A Theoretical Framework for Preventing Class Collapse in Supervised Contrastive Learning
Chungpa Lee, Jeongheon Oh, Kibok Lee, Jy-yong Sohn
TL;DR
This work tackles class collapse in supervised contrastive learning (SupCL) by introducing the Simplex-to-Simplex Embedding Model (SSEM), a geometric framework that characterizes all optimal embeddings under a convex combination of supervised and self-supervised losses. It proves that any SupCL minimizer lies in SSEM and derives explicit, practically applicable conditions on the loss weight $\alpha$ and temperature $\tau$ to prevent class collapse, linking these to within-class and between-class variances. Theoretical results show SSEM achieves maximal total variance on the unit sphere, and experiments on synthetic and real datasets validate these predictions, revealing that a moderate within-class variance yields the best transfer performance. Overall, the framework provides concrete hyperparameter guidelines and deepens understanding of embedding geometry in SupCL, with clear implications for improving generalization and transfer tasks.
Abstract
Supervised contrastive learning (SupCL) has emerged as a prominent approach in representation learning, leveraging both supervised and self-supervised losses. However, achieving an optimal balance between these losses is challenging; failing to do so can lead to class collapse, reducing discrimination among individual embeddings in the same class.

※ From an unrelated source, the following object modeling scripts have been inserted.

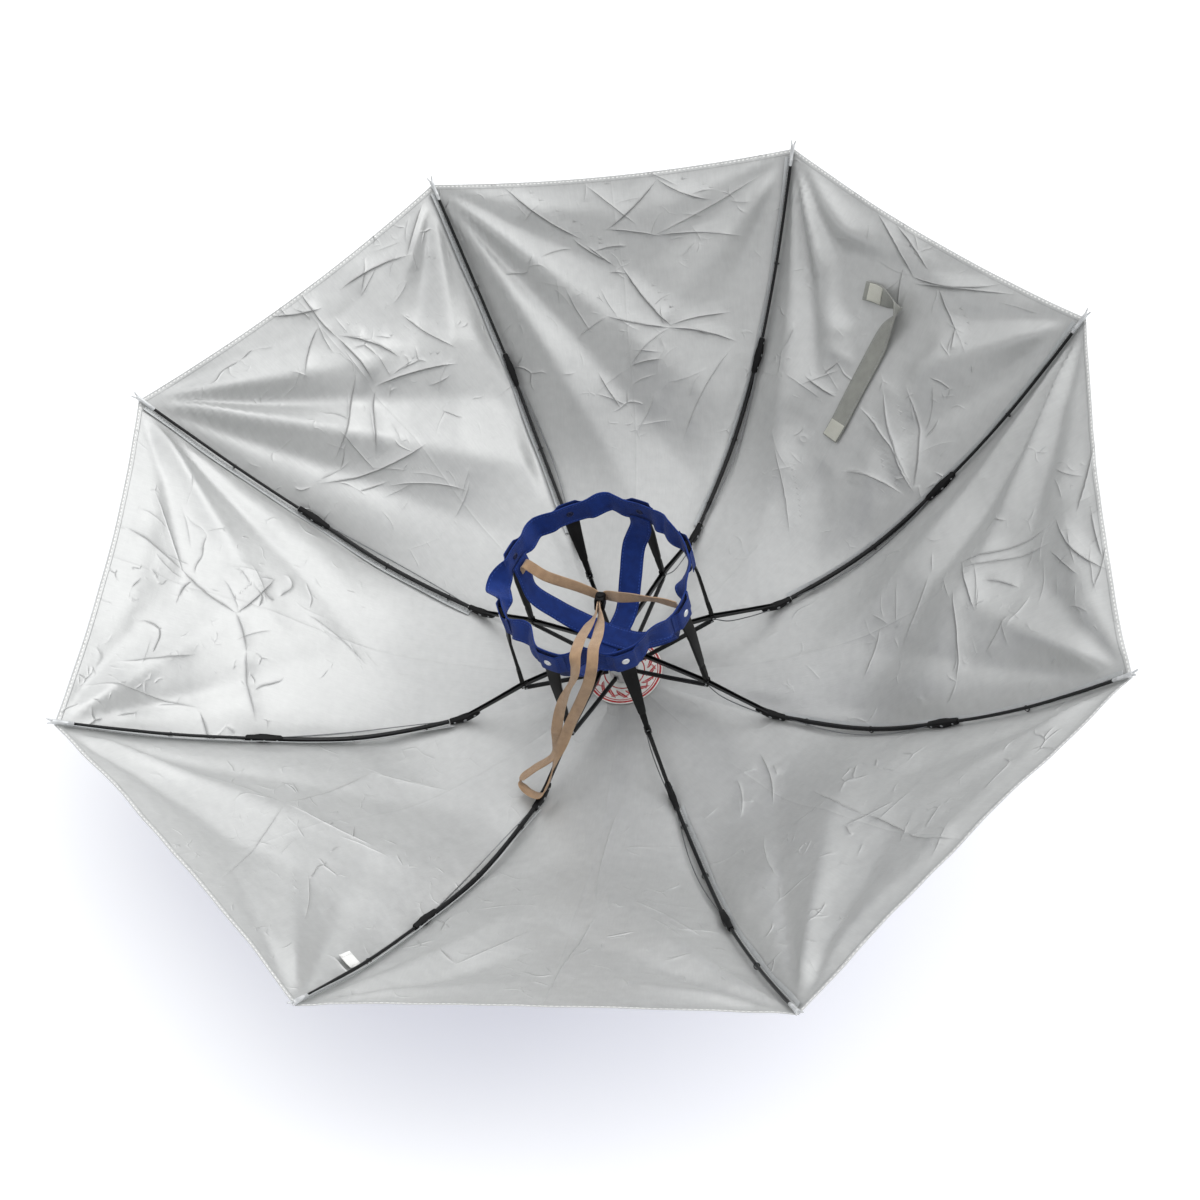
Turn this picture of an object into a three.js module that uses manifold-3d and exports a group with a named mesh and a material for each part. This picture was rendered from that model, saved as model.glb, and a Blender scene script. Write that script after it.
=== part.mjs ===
// An umbrella hat of 95 cm span, open, lying on its outer side with the hollow upward.
// Units are millimetres. The hat is modelled in its own frame, worn the usual way up: the rim
// tips lie near z = 0, the crown is at the top, and rib 1 points along +X.
// Nested groups at the end turn it over and lean it as it rests on the floor, which is z = 0.

import * as THREE from 'three';
import { mergeVertices } from 'three/addons/utils/BufferGeometryUtils.js';
import Module from 'manifold-3d';

const wasm = await Module();
wasm.setup();

// Driving dimensions
const ribCount = 8;
const ribPitch = 360 / ribCount;
const clothWall = 1.0;
const gap = 0.3;
const seamInset = 0.18;
const edgeSag = 9;
const panelSag = 6;
const ribDepth = 5;
const ribDepthAtTip = 3.0;
const innerTurn = 1.5;

const innerJoint = { r: 158.6, z: 223.6 };
const outerJoint = { r: 333, z: 137.8 };
const tee = { r: 96.3, z: 203.9 };

const bandRadius = 86;
const bandMiddle = 94;
const bandHeight = 25;
const bandWall = 1.5;
const snapRadius = 4.5;

const strapWidth = 10;
const strapWall = 1.2;
const crownStrapWidth = 22;
const crownHeight = 181;

const hubRadius = 14;
const stemRadius = 8;
const runnerRadius = 20;
const discRadius = 37;
const domeRadius = 22;

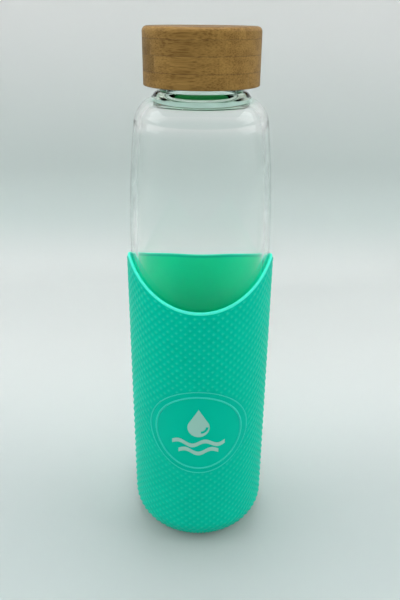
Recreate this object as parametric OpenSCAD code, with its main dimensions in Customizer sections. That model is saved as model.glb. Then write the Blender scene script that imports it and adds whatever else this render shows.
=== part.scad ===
// Glass water bottle with a silicone sleeve and a laminated bamboo screw cap.
// Origin: centre of the sleeve's underside. +Z is up and the emblem faces -Y.

/* [Sleeve] */
// Outer radius of the sleeve, over its grip bumps
sleeve_r = 34; // [33:0.1:36]
// Height of the grip bumps above the sleeve's smooth skin
bump_h = 0.5; // [0.2:0.1:0.8]
// Thickness of the sleeve's floor
sleeve_floor = 2; // [1:0.1:3]
// Radius of the sleeve's outer base corner
sleeve_corner = 14; // [6:0.5:16]
// Height of the rim at the front, its lowest point
rim_front_z = 132.8; // [100:0.1:140]
// Radius of the sideways scoop that shapes the front of the rim
rim_scoop_r = 41; // [36:0.5:60]
// Backward rise of the scoop, in degrees
rim_tilt = 2.7; // [0:0.1:5]
// Height of the rim at the sides, its highest points
rim_side_z = 148; // [140:0.1:156]
// Height of the rim at the rear, at the end of its slanted half
rim_rear_z = 136; // [130:0.1:150]

/* [Emblem] */
// Height of the emblem's centre
emblem_z = 69.9; // [50:0.1:90]
// Radius of the smooth disc, seen from the front
emblem_r = 19.6; // [15:0.1:22]
// Thickness of the printed mark
print_t = 0.12; // [0.05:0.01:0.3]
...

In this paper, we present theoretically grounded guidelines for SupCL to prevent class collapse in learned representations. Specifically, we introduce the Simplex-to-Simplex Embedding Model (SSEM), a theoretical framework that models various embedding structures, including all embeddings that minimize the supervised contrastive loss. Through SSEM, we analyze how hyperparameters affect learned representations, offering practical guidelines for hyperparameter selection to mitigate the risk of class collapse. Our theoretical findings are supported by empirical results across synthetic and real-world datasets.